Nobody needs to remove *all* their bugs, they only need to remove the ones that get hit. If bugs were uniformly distributed over all classes of bugs, I imagine formal verification would be useful.

Yes, it’s all about economics.

A characteristic of formal proofs is that they are very difficult to change, i.e., to reflect changes in the requirements. My experience is that maintenance of a formal proof is much higher than maintaining code (formal proofs tend to be edifices that collapse when touched). There may be ways of writing proofs that are less costly to update, but researchers seem more interest in proving things than making it easier to change proofs.

The other problem with formal methods is that those involved behave like snake oil salesmen, with grandiose claims that have no connection to what they have actually proved. So they get laughed at and ignored. The field needs to sort out its intellectual dishonesty issues.

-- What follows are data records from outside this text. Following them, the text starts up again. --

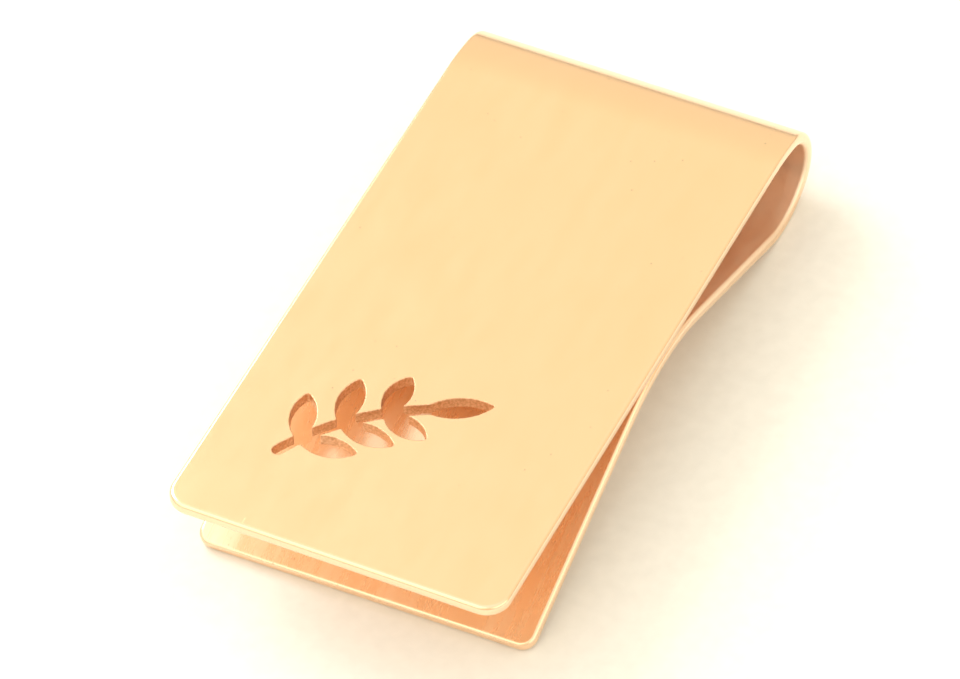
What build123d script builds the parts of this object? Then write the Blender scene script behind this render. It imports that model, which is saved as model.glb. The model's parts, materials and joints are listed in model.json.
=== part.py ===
from build123d import *
import os
from math import atan2, cos, degrees, radians, sin, tan

# A spring money clip: one strip of sheet brass bent into a loop. The rear leaf stands on the table
# on its heel and its tip, and rises between them to a ridge that pinches the notes against the flat
# front leaf. The strip is cut into nodes at its fold lines. The loop flexes about the line on its
# outer face where it stands upright, between the low bend and the high bend.
#
# Frame: +X across the strip, +Y from the leaf tips to the loop, +Z up. Millimetres and degrees.

# Driving dimensions
CLIP_LENGTH = 50.8
STRIP_WIDTH = 25.4
STRIP_THICKNESS = 0.9
EDGE_RADIUS = 0.3

LIP_LENGTH = 17.8
LIP_SLOPE = 18.9
LIP_CORNER_RADIUS = 1.1
LIP_TIP_SKEW = 0.7
RIDGE_RADIUS = 15.5
RAMP_SLOPE = 22.0
HEEL_RADIUS = 5.7
LOW_BEND_ENTRY = 35.0
LOW_BEND_RADIUS = 2.6
HIGH_BEND_RADIUS = 3.4
HIGH_BEND_TURN = 74.0

FRONT_RISE = 1.6
FRONT_CORNER_RADIUS = 1.75
PINCH_GAP = 0.06

SPRIG_PLACE = (-7.4, 7.2)
SPRIG_LEAN = 47.0
STEM_LENGTH = 11.0
STEM_BOW = -0.9
STEM_WIDTH = 0.85
LEAF_WIDTH = 1.8
LEAF_SPREAD = 50.0
LEAF_PAIRS = ((0.14, 4.3), (0.42, 4.3), (0.7, 3.8))
TOP_LEAF_BASE = 0.93
TOP_LEAF_LENGTH = 5.0

HALF = STRIP_THICKNESS / 2


class Station:
    """A cross-section of the strip: the middle of its thickness, and the way the strip runs."""

    def __init__(self, y, z, heading):
        self.y = y
        self.z = z
        self.heading = heading

    def along(self, distance):
        """The point that far ahead along the heading."""
        angle = radians(self.heading)
        return self.y + distance * cos(angle), self.z + distance * sin(angle)

    def inward(self, distance):
        """The point that far from here towards the inside of the loop."""
        angle = radians(self.heading)
        return self.y - distance * sin(angle), self.z + distance * cos(angle)

    def after_run(self, length):
        y, z = self.along(length)
        return Station(y, z, self.heading)

    def after_bend(self, radius, turn):
        """The station after a bend; a positive turn closes the loop, a negative one opens it."""
        side = 1 if turn > 0 else -1
        centre_y, centre_z = self.inward(side * radius)
        angle = radians(self.heading + turn)
        y = centre_y + side * radius * sin(angle)
        z = centre_z - side * radius * cos(angle)
        return Station(y, z, self.heading + turn)

    def section_plane(self):
        angle = radians(self.heading)
        return Plane(origin=(0, self.y, self.z), x_dir=(1, 0, 0), z_dir=(0, cos(angle), sin(angle)))

    def leaf_plane(self, way):
        """The plane of a flat leaf that ends here, with +Y along (1) or against (-1) the heading."""
        angle = radians(self.heading)
        normal = (0, -way * sin(angle), way * cos(angle))
        return Plane(origin=(0, self.y, self.z), x_dir=(1, 0, 0), z_dir=normal)


def strip_section(station):
    return station.section_plane() * RectangleRounded(STRIP_WIDTH, STRIP_THICKNESS, EDGE_RADIUS)


def straight_strip(station, length):
    return extrude(strip_section(station), length)


def bent_strip(station, radius, turn):
    side = 1 if turn > 0 else -1
    centre_y, centre_z = station.inward(side * radius)
    pivot = Axis((0, centre_y, centre_z), (side, 0, 0))
    return revolve(strip_section(station), pivot, abs(turn))


def flat_leaf(length, corner_radius, skew):
    """A leaf lying flat, with its joined end on the X axis and its rounded tip at -length in Y."""
    lean = tan(radians(skew)) * STRIP_WIDTH / 2
    side = STRIP_WIDTH / 2
    outline = Polyline((side, 0), (side, lean - length), (-side, -lean - length), (-side, 0), close=True)
    plan = make_face(outline)
    plan = fillet(plan.vertices().sort_by(Axis.Y)[:2], corner_radius)
    blank = extrude(Pos(0, 0, -HALF) * plan, STRIP_THICKNESS)
    rims = blank.faces().filter_by(Axis.Z).edges()
    free_rims = rims.filter_by(lambda edge: edge.center().Y < -EDGE_RADIUS)
    return fillet(free_rims, EDGE_RADIUS)


def pointed_leaf(length):
    """A leaf shape of two arcs, pointed at both ends, growing along +Y from the origin."""
    swell = LEAF_WIDTH / 2
    right = ThreePointArc((0, 0), (swell, length / 2), (0, length))
    left = ThreePointArc((0, length), (-swell, length / 2), (0, 0))
    return make_face([right, left])


def place_on(stem, share):
    """The place that far along the stem, turned to face the way it grows."""
    point = stem @ share
    way = stem % share
    return Pos(point.X, point.Y) * Rot(0, 0, degrees(atan2(-way.X, way.Y)))


def sprig():
    """The pierced ornament: a bowed stem with a leaf at its top and pairs of leaves below."""
    stem = ThreePointArc((0, 0), (STEM_BOW, STEM_LENGTH / 2), (0, STEM_LENGTH))
    shape = SlotArc(stem, STEM_WIDTH)
    shape += place_on(stem, TOP_LEAF_BASE) * pointed_leaf(TOP_LEAF_LENGTH)
    for share, length in LEAF_PAIRS:
        for spread in (LEAF_SPREAD, -LEAF_SPREAD):
            shape += place_on(stem, share) * Rot(0, 0, spread) * pointed_leaf(length)
    return shape


def front_leaf(station, length):
    leaf = flat_leaf(length, FRONT_CORNER_RADIUS, 0)
    place_x, from_tip = SPRIG_PLACE
    cut_plan = Pos(place_x, from_tip - length, -STRIP_THICKNESS) * Rot(0, 0, -SPRIG_LEAN) * sprig()
    leaf -= extrude(cut_plan, 2 * STRIP_THICKNESS)
    return station.leaf_plane(-1) * leaf


def crown_radius(ridge_centre, start, rise):
    """The radius that carries the front leaf over the ridge with the pinch gap between them."""
    up_y, up_z = sin(radians(rise)), cos(radians(rise))
    ridge_y, ridge_z = ridge_centre
    leaf_height = up_y * ridge_y + up_z * ridge_z + RIDGE_RADIUS + STRIP_THICKNESS + PINCH_GAP
    height_left = leaf_height - up_y * start.y - up_z * start.z
    return height_left / (1 + cos(radians(start.heading + rise)))


def ramp_length(station):
    """The run down the ramp that lets the heel's underside touch the table."""
    drop = HEEL_RADIUS * (1 - cos(radians(RAMP_SLOPE)))
    return (station.z - HALF - drop) / sin(radians(RAMP_SLOPE))


def build_nodes():
    """Walks along the strip from the rear tip, whose underside is on the table, to the front tip."""
    slope = radians(LIP_SLOPE)
    tip_height = EDGE_RADIUS * (1 - sin(slope)) + (HALF - EDGE_RADIUS) * cos(slope)
    tip = Station(0, tip_height, LIP_SLOPE)
    lip_end = tip.after_run(LIP_LENGTH)
    ridge_end = lip_end.after_bend(RIDGE_RADIUS, -LIP_SLOPE - RAMP_SLOPE)
    ramp_end = ridge_end.after_run(ramp_length(ridge_end))
    heel_end = ramp_end.after_bend(HEEL_RADIUS, RAMP_SLOPE + LOW_BEND_ENTRY)
    apex = heel_end.after_bend(LOW_BEND_RADIUS, 90 - LOW_BEND_ENTRY)
    high_end = apex.after_bend(HIGH_BEND_RADIUS, HIGH_BEND_TURN)
    crown = crown_radius(lip_end.inward(-RIDGE_RADIUS), high_end, FRONT_RISE)
    crown_turn = 90 - HIGH_BEND_TURN - FRONT_RISE
    front = high_end.after_bend(crown, crown_turn)
    tip_overhang = (HALF - EDGE_RADIUS) * sin(radians(FRONT_RISE))
    reach = front.y - apex.y - HALF + CLIP_LENGTH
    front_length = (reach - tip_overhang) / cos(radians(FRONT_RISE))
    rear_lip = lip_end.leaf_plane(1) * flat_leaf(LIP_LENGTH, LIP_CORNER_RADIUS, LIP_TIP_SKEW)
    nodes = {
        "rear_lip": rear_lip,
        "pinch_ridge": bent_strip(lip_end, RIDGE_RADIUS, -LIP_SLOPE - RAMP_SLOPE),
        "rear_ramp": straight_strip(ridge_end, ramp_length(ridge_end)),
        "heel": bent_strip(ramp_end, HEEL_RADIUS, RAMP_SLOPE + LOW_BEND_ENTRY),
        "low_bend": bent_strip(heel_end, LOW_BEND_RADIUS, 90 - LOW_BEND_ENTRY),
        "high_bend": bent_strip(apex, HIGH_BEND_RADIUS, HIGH_BEND_TURN),
        "crown": bent_strip(high_end, crown, crown_turn),
        "front_leaf": front_leaf(front, front_length),
    }
    to_middle = Pos(0, CLIP_LENGTH / 2 - HALF - apex.y, 0)
    return {name: to_middle * solid for name, solid in nodes.items()}


os.makedirs("parts", exist_ok=True)
for name, solid in build_nodes().items():
    export_step(solid, f"parts/{name}.step")
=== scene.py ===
import json
import math
import random

import bmesh
import bpy
from mathutils import Matrix, Vector
from mathutils.geometry import delaunay_2d_cdt, intersect_line_line_2d


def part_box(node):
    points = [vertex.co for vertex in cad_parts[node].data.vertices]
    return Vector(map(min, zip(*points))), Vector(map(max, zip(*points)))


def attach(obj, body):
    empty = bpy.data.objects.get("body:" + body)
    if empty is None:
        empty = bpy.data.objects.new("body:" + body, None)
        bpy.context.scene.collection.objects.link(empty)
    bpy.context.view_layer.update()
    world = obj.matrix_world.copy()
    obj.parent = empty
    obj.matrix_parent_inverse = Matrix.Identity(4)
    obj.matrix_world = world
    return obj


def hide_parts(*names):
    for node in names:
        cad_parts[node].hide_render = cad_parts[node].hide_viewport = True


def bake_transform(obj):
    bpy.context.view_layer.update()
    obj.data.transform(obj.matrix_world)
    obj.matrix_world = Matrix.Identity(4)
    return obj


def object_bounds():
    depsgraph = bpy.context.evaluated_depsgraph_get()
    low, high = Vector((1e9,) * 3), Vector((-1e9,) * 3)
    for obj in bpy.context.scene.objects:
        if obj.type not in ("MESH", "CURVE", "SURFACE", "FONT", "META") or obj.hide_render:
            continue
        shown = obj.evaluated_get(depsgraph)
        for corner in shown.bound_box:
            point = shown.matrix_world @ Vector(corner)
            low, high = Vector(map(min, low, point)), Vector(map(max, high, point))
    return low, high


# A spring money clip of satin brass: one strip bent into a loop. The visual model is three pieces
# that meet inside straight runs of the strip: the rear leaf, the sprung loop and the front leaf.
# Shapes are worked out flat, in strip coordinates, and then bent along the strip's middle line:
#   x        across the strip, as in the frame
#   distance along the middle line, from the rear leaf's tip to the front leaf's tip
#   height   across the thickness, positive on the inner face of the loop
# Strip coordinates are in millimetres, and the frame is in metres.

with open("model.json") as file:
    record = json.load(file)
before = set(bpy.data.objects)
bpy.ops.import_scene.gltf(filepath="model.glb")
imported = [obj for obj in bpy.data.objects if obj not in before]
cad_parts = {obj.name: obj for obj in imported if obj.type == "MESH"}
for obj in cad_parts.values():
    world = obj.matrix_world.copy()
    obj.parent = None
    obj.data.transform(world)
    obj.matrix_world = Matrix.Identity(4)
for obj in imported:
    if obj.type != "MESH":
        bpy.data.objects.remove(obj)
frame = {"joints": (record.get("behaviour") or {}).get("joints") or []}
cad_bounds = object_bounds()

MM = 0.001
JOINT = frame["joints"][0]
STRIP_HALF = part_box("crown")[1].x / MM

# The strip, in millimetres and degrees
THICKNESS = 0.9
HALF = THICKNESS / 2
EDGE_RADIUS = 0.3
LIP_LENGTH = 17.8
LIP_SLOPE = 18.9
LIP_CORNER_RADIUS = 1.1
LIP_TIP_SKEW = 0.7
RIDGE_RADIUS = 15.5
RAMP_SLOPE = 22.0
HEEL_RADIUS = 5.7
LOW_BEND_ENTRY = 35.0
LOW_BEND_RADIUS = 2.6
HIGH_BEND_RADIUS = 3.4
HIGH_BEND_TURN = 74.0
FRONT_RISE = 1.6
FRONT_CORNER_RADIUS = 1.75

# How far inside its neighbours' straight runs the loop piece reaches, in millimetres
LOOP_REACH = 0.6

# Fineness of the meshes: degrees of bend to a station, steps in a rounded edge, in a corner and in
# an arc of the sprig, and degrees to a step round the stem's foot
BEND_STEP = 2.0
EDGE_STEPS = 6
CORNER_STEPS = 16
ARC_STEPS = 24
FOOT_STEP = 15
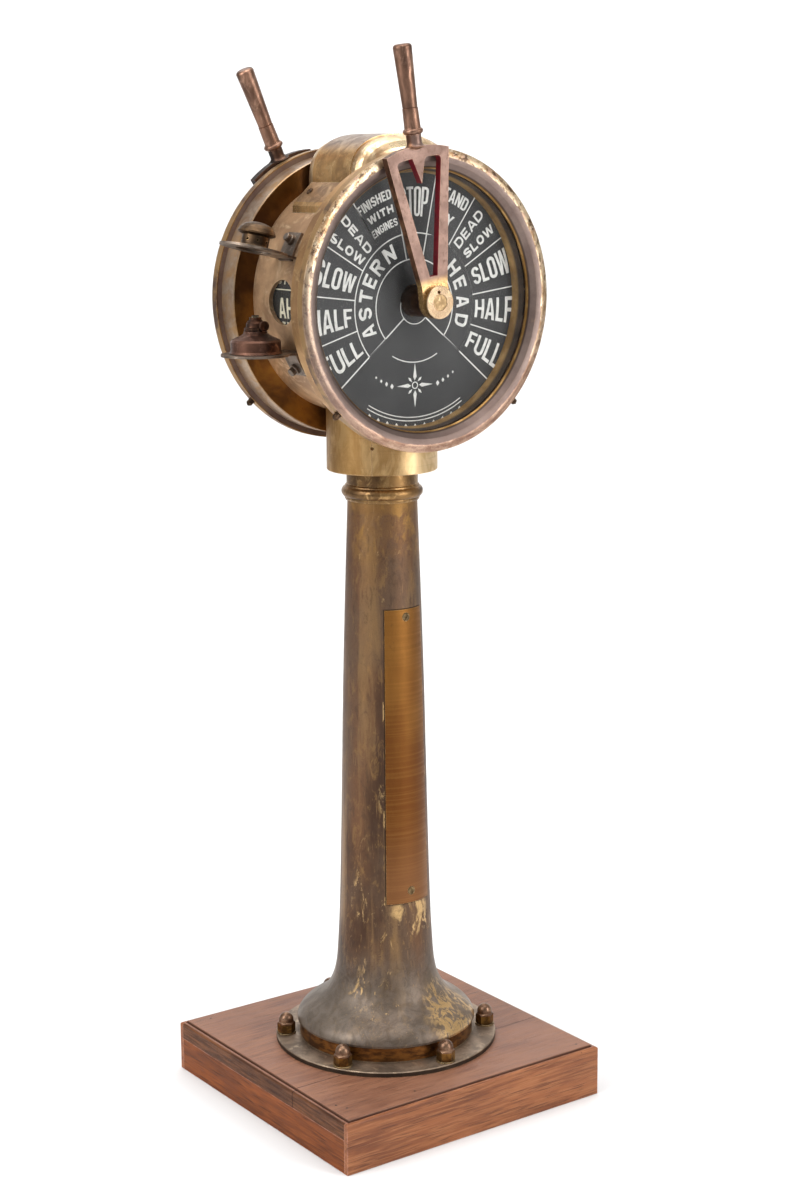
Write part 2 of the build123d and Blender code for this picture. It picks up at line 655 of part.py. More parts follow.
SN = Vector(0.674, 0, 0.739)
rows = []
for sx in (-1, 1):
    for yy in (-24, 24):
        rows.append(slotted_screw((sx * 79.2, yy, 1073.9), (sx * SN.X, 0, SN.Z), 4.2, 1.2, 1.8, 2.0, 40))
with BuildPart() as strap_with_holes:
    add(hood_strap.part)
    for sx in (-1, 1):
        for yy in (-24, 24):
            with BuildSketch(Plane(origin=(sx * 79.2, yy, 1073.9), z_dir=(sx * SN.X, 0, SN.Z))):
                Circle(1.85)
            extrude(amount=-2.2, mode=Mode.SUBTRACT)
            with BuildSketch(Plane(origin=(sx * 79.2, yy, 1073.9), z_dir=(sx * SN.X, 0, SN.Z))):
                Circle(4.3)
            extrude(amount=3, mode=Mode.SUBTRACT)
save(strap_with_holes.part, "hood_strap")
with BuildPart() as hood_screws:
    add(rows)
save(hood_screws.part, "hood_screws")

# ================================================================= lamp brackets and lamp
def on_drum(angle_deg, r):
    a = radians(angle_deg)
    return (r * sin(a), AX_Z + r * cos(a))


def bracket(root, tip_dx, slope_deg, disc_r, hole_r, tab_angles, label):
    """A round tray on a tail, with a tab that lies on the drum; slope lifts the tip."""
    s = radians(slope_deg)
    pl = Plane(origin=(root[0], 0, root[1]), x_dir=(-cos(s), 0, sin(s)), z_dir=(sin(s), 0, cos(s)))
    with BuildPart() as b:
        with BuildSketch(pl):
            with Locations((tip_dx - disc_r, 0)):
                Circle(disc_r)
            with Locations(((tip_dx - disc_r) / 2 - 8, 0)):
                Rectangle(tip_dx - disc_r + 16, 46)
            if hole_r:
                with Locations((tip_dx - disc_r, 0)):
                    Circle(hole_r, mode=Mode.SUBTRACT)
        extrude(amount=2.6)
        with BuildSketch(Plane.XZ.offset(-13)):
            with BuildLine():
                a0, a1 = tab_angles
                am = (a0 + a1) / 2
                r0, r1 = DRUM_R - 1, DRUM_R + 3.0
                ThreePointArc(on_drum(a0, r0), on_drum(am, r0), on_drum(a1, r0))
                Line(on_drum(a1, r0), on_drum(a1, r1))
                ThreePointArc(on_drum(a1, r1), on_drum(am, r1), on_drum(a0, r1))
                Line(on_drum(a0, r1), on_drum(a0, r0))
            make_face()
        extrude(amount=26)
        with BuildSketch(Plane.XZ.offset(-90)):
            with Locations((0, AX_Z)):
                Circle(DRUM_R + 0.05)
        extrude(amount=180, mode=Mode.SUBTRACT)
    return b


UP_S = 13.9
up = bracket((-124.5, 1000.6), 84.5, UP_S, 38.0, 20.0, (-70.5, -56.5), "lamp_bracket_upper")
save(up.part, "lamp_bracket_upper")
low = bracket((-121.0, 897.0), 87.0, 0.0, 38.0, 0, (-113.0, -126.5), "lamp_bracket_lower")
save(low.part, "lamp_bracket_lower")

with BuildPart() as bracket_bosses:
    for a in (-60.5, -122.4):
        x, z = on_drum(a, DRUM_R + 3.05)
        d = (sin(radians(a)), 0, cos(radians(a)))
        with BuildSketch(Plane(origin=(x, 0, z), z_dir=d)):
            Circle(6.2)
        extrude(amount=3)
        with BuildSketch(Plane(origin=(x, 0, z), z_dir=d)):
            Circle(4.6)
        extrude(amount=9)
    chamfer(bracket_bosses.edges().filter_by(GeomType.CIRCLE).group_by(SortBy.RADIUS)[0], 0.7)
save(bracket_bosses.part, "bracket_bosses")

# chimney cap on the upper tray: base flange, pierced neck, sloping skirt and low dome
s = radians(UP_S)
cd = 84.5 - 38.0
c_org = (-124.5 - cd * cos(s) + 2.6 * sin(s), 0, 1000.6 + cd * sin(s) + 2.6 * cos(s))
c_pl = Plane(origin=c_org, x_dir=(0, -1, 0), z_dir=(sin(s), 0, cos(s)))
with BuildPart() as chimney_cap:
    with BuildSketch(Plane(origin=c_org, x_dir=(0, -1, 0), z_dir=(-cos(s), 0, sin(s)))):
        with BuildLine():
            Polyline((12.6, 0), (23.0, 0), (23.0, 1.4), (15.6, 2.4), (15.0, 4.0), (15.2, 13.0), (20.6, 15.4), (21.0, 17.0),
                     (19.0, 21.0), (16.0, 24.6))
            ThreePointArc((16.0, 24.6), (9.0, 27.6), (1.4, 28.6))
            Polyline((1.4, 28.6), (0, 28.6), (0, 26.8), (12.8, 23.6), (17.0, 17.4), (12.6, 15.0), (12.6, 0))
        make_face()
    revolve(axis=Axis(c_org, (sin(s), 0, cos(s))))
    for k in range(8):
        a = radians(22.5 + 45 * k)
        d = c_pl.x_dir * cos(a) + c_pl.y_dir * sin(a)
        with BuildSketch(Plane(origin=Vector(*c_org) + c_pl.z_dir * 8.2, z_dir=d)):
            Circle(1.5)
        extrude(amount=18, mode=Mode.SUBTRACT)
save(chimney_cap.part, "chimney_cap")

LZ = 899.65
with BuildPart() as lamp_reservoir:
    with BuildSketch(Plane(origin=(LAMP_X, 0, LZ), x_dir=(1, 0, 0), z_dir=(0, -1, 0))):
        with BuildLine():
            Polyline((0, 0), (28.6, 0), (29.2, 0.8), (28.4, 2.2), (27.8, 3.2), (27.8, 13.6), (26.2, 15.6), (15.6, 20.6), (13.2, 22.6),
                     (13.2, 24.6), (0, 24.6), close=True)
        make_face()
    revolve(axis=Axis((LAMP_X, 0, LZ), (0, 0, 1)))
save(lamp_reservoir.part, "lamp_reservoir")
with BuildPart() as lamp_burner:
    with BuildSketch(Plane(origin=(LAMP_X, 0, LZ + 24.6), x_dir=(1, 0, 0), z_dir=(0, -1, 0))):
        with BuildLine():
            Polyline((0, 0), (12.2, 0), (12.6, 1.2), (12.6, 3.6), (10.6, 4.4), (10.2, 9.0), (8.6, 11.2), (6.8, 12.4), (6.8, 15.2), (0, 15.2), close=True)
        make_face()
    revolve(axis=Axis((LAMP_X, 0, LZ), (0, 0, 1)))
    with BuildSketch(Plane.XY.offset(LZ + 24.6 + 16.2)):
        with Locations((LAMP_X, 0)):
            Rectangle(8.0, 2.6)
    extrude(amount=-9, mode=Mode.SUBTRACT)
    with BuildSketch(Plane.XZ.offset(6)):
        with Locations((LAMP_X, LZ + 24.6 + 6.6)):
            Circle(1.55)
    extrude(amount=20, mode=Mode.SUBTRACT)
save(lamp_burner.part, "lamp_burner")
with BuildPart() as lamp_wick:
    with BuildSketch(Plane.XY.offset(LZ + 24.6 + 7.3)):
        with Locations((LAMP_X, 0)):
            Rectangle(7.8, 2.4)
    extrude(amount=10.2)
save(lamp_wick.part, "lamp_wick")
KZ = LZ + 24.6 + 6.6
with BuildPart() as wick_knob:
    with BuildSketch(Plane.XZ.offset(6.6)):
        with Locations((LAMP_X, KZ)):
            Circle(1.5)
    extrude(amount=12)
    with BuildSketch(Plane.XZ.offset(16.6)):
        with Locations((LAMP_X, KZ)):
            Circle(5.6)
            with PolarLocations(5.9, 20):
                Circle(0.5, mode=Mode.SUBTRACT)
    extrude(amount=2.6)
save(wick_knob.part, "wick_knob")

for label, n, vol in made:
    print(f"{label:24s} solids {n:2d}  volume {vol:12.1f} mm3")
print("nodes", len(set(m[0] for m in made)))
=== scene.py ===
# Ship engine telegraph: looks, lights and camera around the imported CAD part.
import bpy, bmesh, math
from mathutils import Matrix, Vector


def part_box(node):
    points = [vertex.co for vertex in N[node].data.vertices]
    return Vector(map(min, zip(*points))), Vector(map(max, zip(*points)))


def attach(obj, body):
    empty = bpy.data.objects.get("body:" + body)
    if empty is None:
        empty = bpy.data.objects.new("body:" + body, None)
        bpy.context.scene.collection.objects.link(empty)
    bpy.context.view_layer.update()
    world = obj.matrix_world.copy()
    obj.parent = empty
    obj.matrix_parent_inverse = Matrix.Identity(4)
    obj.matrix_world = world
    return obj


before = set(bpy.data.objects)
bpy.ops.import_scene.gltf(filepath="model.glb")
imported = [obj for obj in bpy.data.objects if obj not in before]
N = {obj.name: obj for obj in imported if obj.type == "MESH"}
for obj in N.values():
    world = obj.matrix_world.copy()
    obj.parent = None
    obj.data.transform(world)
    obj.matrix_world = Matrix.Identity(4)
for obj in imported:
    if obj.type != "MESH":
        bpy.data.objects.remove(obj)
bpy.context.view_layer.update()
mm = 0.001
sin, cos, rad, pi = math.sin, math.cos, math.radians, math.pi
AX_Z = 954.0
TILT = {"front": rad(-8.9), "back": rad(-24.2)}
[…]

http://shape-of-code.coding-guidelines.com/2013/03/10/verified-compilers-and-soap-powder-advertising/

Derek: Nice post on verified compilers.

It seems that as software becomes more and more about machine learning (ML), that the landscape around formal proofs will change. Given the dynamic nature of the ‘algorithms’ in a neural net or other ML system, I am not sure how one would proceed with a traditional approach to an algorithm proof. I hear talk about AI/ML systems such as, “we don’t really know what the algorithm is in current systems like AlphaGoZero”, or “at some point in the future, we will have no hope of understanding sufficiently advanced AI”. Where will formal software proofs be then?